Istanbul – Hagia Sophia:
Still one of the oldest church buildings in the world and for a nearly a thousand years it was the largest and tallest cathedral in existence.
The original church built on this land was burnt during riots in 404, and a second and larger basilica replaced it in 415.
During an uprising 532 which broke out after a chariot race at the nearby Hippodrome where ten thousands of residents of the city were killed, the structure was again destroyed. This was the “Nika” revolt which was directed against Emperor Justinian.
The third Hagia Sophia was constructed in 537 in 5 years, amazingly quickly considering the times. Since then it has served as a cathedral, mosque and now a museum. When it was first constructed, Constantinople was the capital of the eastern Roman Empire.
When the Ottoman’s conquered Constantinople in 1453 it was converted into a mosque until 1931 and reopened as a museum in 1935.
Inside Hagia Sophia
This picture illustrates the intersection of Islam and Christianity as it applies to Hagia Sophia’s history.

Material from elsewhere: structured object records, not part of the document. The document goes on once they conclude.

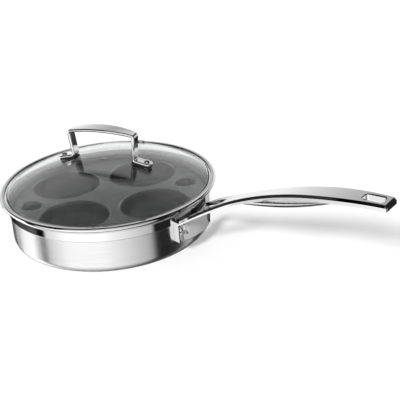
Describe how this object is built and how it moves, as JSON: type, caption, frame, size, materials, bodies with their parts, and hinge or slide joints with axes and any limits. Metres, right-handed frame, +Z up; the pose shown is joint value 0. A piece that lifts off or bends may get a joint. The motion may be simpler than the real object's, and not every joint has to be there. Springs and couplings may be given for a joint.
{
  "type": "egg poacher pan",
  "caption": "Shallow clad steel pan with a forked cast handle, a lift-out non-stick egg tray with round wells, and a domed glass lid with a steel rim and an arched handle.",
  "frame": {"origin": "centre of the pan's base, on the hob", "axes": "+Z up from the hob, +X from the pan's axis along its handle"},
  "size_m": [0.4196, 0.2172, 0.1098],
  "materials": {
    "pan_outer_steel": "brushed lower wall, polished band above the step",
    "pan_core_aluminium": "plain, shows only at the lip's edge",
    "pan_inner_steel": "finely brushed",
    "pan_handle_steel": "satin polished casting",
    "rivet_steel": "polished stainless steel",
    "tray_coating": "dark grey satin non-stick coating",
    "lid_glass": "clear tempered glass",
    "rim_band_steel": "polished stainless strip",
    "lid_handle_steel": "satin top, polished sides",
    "screw_steel": "polished stainless steel",
    "seal_rubber": "matt black silicone",
    "nut_steel": "bright stainless steel",
    "vent_steel": "bright stainless steel"
  },
  "bodies": {
    "pan": {"pan_outer_ply": "pan_outer_steel", "pan_core_ply": "pan_core_aluminium", "pan_inner_ply": "pan_inner_steel", "pan_handle": "pan_handle_steel", "handle_rivets": "rivet_steel"},
    "tray": {"egg_tray": "tray_coating"},
    "lid": {"lid_glass": "lid_glass", "lid_rim_band": "rim_band_steel", "lid_handle": "lid_handle_steel", "lid_handle_screws": "screw_steel", "lid_foot_seals": "seal_rubber", "lid_inner_seals": "seal_rubber", "lid_inner_washers": "nut_steel", "lid_handle_nuts": "nut_steel", "steam_vent_eyelet": "vent_steel", "steam_vent_ring": "vent_steel"}
  },
  "joints": [
    {"name": "tray_lift", "type": "slide", "parent": "pan", "child": "tray", "axis": [0, 0, 1], "range_m": [0, 0.06]},
    {"name": "lid_lift", "type": "slide", "parent": "tray", "child": "lid", "axis": [0, 0, 1], "range_m": [0, 0.08]}
  ]
}
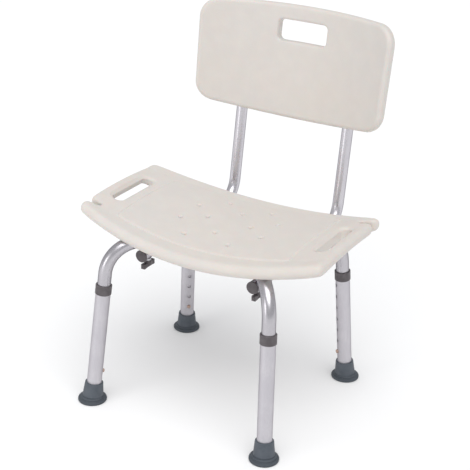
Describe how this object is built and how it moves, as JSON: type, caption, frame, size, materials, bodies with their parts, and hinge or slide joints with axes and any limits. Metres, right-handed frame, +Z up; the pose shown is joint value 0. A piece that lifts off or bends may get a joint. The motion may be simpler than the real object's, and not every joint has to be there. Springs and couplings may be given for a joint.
{
  "type": "shower chair",
  "caption": "Height-adjustable shower chair: curved moulded seat with end hand slots and drain holes, slotted backrest on bent posts, telescopic splayed legs with rubber feet.",
  "frame": {"origin": "on the floor, under the middle of the overall box, at the chair's lowest leg setting", "axes": "+Z up, +Y towards the backrest and away from the sitter's knees, +X to the right as seen from in front of the chair"},
  "size_m": [0.498, 0.4948, 0.7003],
  "materials": {
    "panel_plastic": "blow-moulded polyethylene with a fine pebbled grain, warm off-white",
    "frame_aluminium": "satin anodised tube",
    "dark_plastic": "satin moulded plastic, dark warm grey",
    "foot_rubber": "moulded rubber, dark blue-grey",
    "button_brass": "polished, slightly worn dome",
    "fastener_steel": "zinc-plated steel",
    "clip_steel": "bent spring-steel strip"
  },
  "bodies": {
    "chair": {"seat_panel": "panel_plastic", "back_panel": "panel_plastic", "frame_tube_left": "frame_aluminium", "rivet_nut_left": "fastener_steel", "post_left": "frame_aluminium", "post_plug_left": "dark_plastic", "frame_tube_right": "frame_aluminium", "rivet_nut_right": "fastener_steel", "post_right": "frame_aluminium", "post_plug_right": "dark_plastic", "seat_screws": "fastener_steel", "back_screws": "fastener_steel", "spring_clip_front_left": "clip_steel", "spring_clip_front_right": "clip_steel", "spring_clip_rear_left": "clip_steel", "spring_clip_rear_right": "clip_steel"},
    "leg_front_left": {"lower_leg_front_left": "frame_aluminium", "collar_front_left": "dark_plastic", "foot_front_left": "foot_rubber"},
    "button_front_left": {"snap_button_front_left": "button_brass"},
    "leg_front_right": {"lower_leg_front_right": "frame_aluminium", "collar_front_right": "dark_plastic", "foot_front_right": "foot_rubber"},
    "button_front_right": {"snap_button_front_right": "button_brass"},
    "leg_rear_left": {"lower_leg_rear_left": "frame_aluminium", "collar_rear_left": "dark_plastic", "foot_rear_left": "foot_rubber"},
    "button_rear_left": {"snap_button_rear_left": "button_brass"},
    "leg_rear_right": {"lower_leg_rear_right": "frame_aluminium", "collar_rear_right": "dark_plastic", "foot_rear_right": "foot_rubber"},
    "button_rear_right": {"snap_button_rear_right": "button_brass"},
    "wing_screw_left": {"wing_head_left": "dark_plastic", "wing_shank_left": "fastener_steel"},
    "wing_screw_right": {"wing_head_right": "dark_plastic", "wing_shank_right": "fastener_steel"}
  },
  "joints": [
    {"name": "height_front_left", "type": "slide", "parent": "chair", "child": "leg_front_left", "axis": [-0.0593, -0.0873, -0.9944], "range_m": [0, 0.15]},
    {"name": "press_front_left", "type": "slide", "parent": "chair", "child": "button_front_left", "axis": [-0.7048, -0.7018, 0.1036], "range_m": [0, 0.005], "stiffness_N_per_m": 800},
    {"name": "height_front_right", "type": "slide", "parent": "chair", "child": "leg_front_right", "axis": [0.0593, -0.0873, -0.9944], "range_m": [0, 0.15]},
    {"name": "press_front_right", "type": "slide", "parent": "chair", "child": "button_front_right", "axis": [0.7048, -0.7018, 0.1036], "range_m": [0, 0.005], "stiffness_N_per_m": 800},
    {"name": "height_rear_left", "type": "slide", "parent": "chair", "child": "leg_rear_left", "axis": [-0.0593, 0.0873, -0.9944], "range_m": [0, 0.15]},
    {"name": "press_rear_left", "type": "slide", "parent": "chair", "child": "button_rear_left", "axis": [-0.7048, 0.7018, 0.1036], "range_m": [0, 0.005], "stiffness_N_per_m": 800},
    {"name": "height_rear_right", "type": "slide", "parent": "chair", "child": "leg_rear_right", "axis": [0.0593, 0.0873, -0.9944], "range_m": [0, 0.15]},
    {"name": "press_rear_right", "type": "slide", "parent": "chair", "child": "button_rear_right", "axis": [0.7048, 0.7018, 0.1036], "range_m": [0, 0.005], "stiffness_N_per_m": 800},
    {"name": "wing_turn_left", "type": "hinge", "parent": "chair", "child": "wing_screw_left", "pos_m": [-0.116, -0.13785, 0.2808], "axis": [0, 0, 1], "continuous": true},
    {"name": "wing_turn_right", "type": "hinge", "parent": "chair", "child": "wing_screw_right", "pos_m": [0.116, -0.13785, 0.2808], "axis": [0, 0, 1], "continuous": true}
  ]
}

Here we see the staircase on the right for the Imam’s mimbar where he sits when giving his sermon and the mihrab which indicates the direction to pray (towards mecca). Notice how the mihrab is off center as a result of the building not being intended to be a mosque.
We visited during Ramadan which was very fortunate. After sunset, there is a festival held in Hippodrome area that compares to the Chriskindlesmarkt’s in Germany.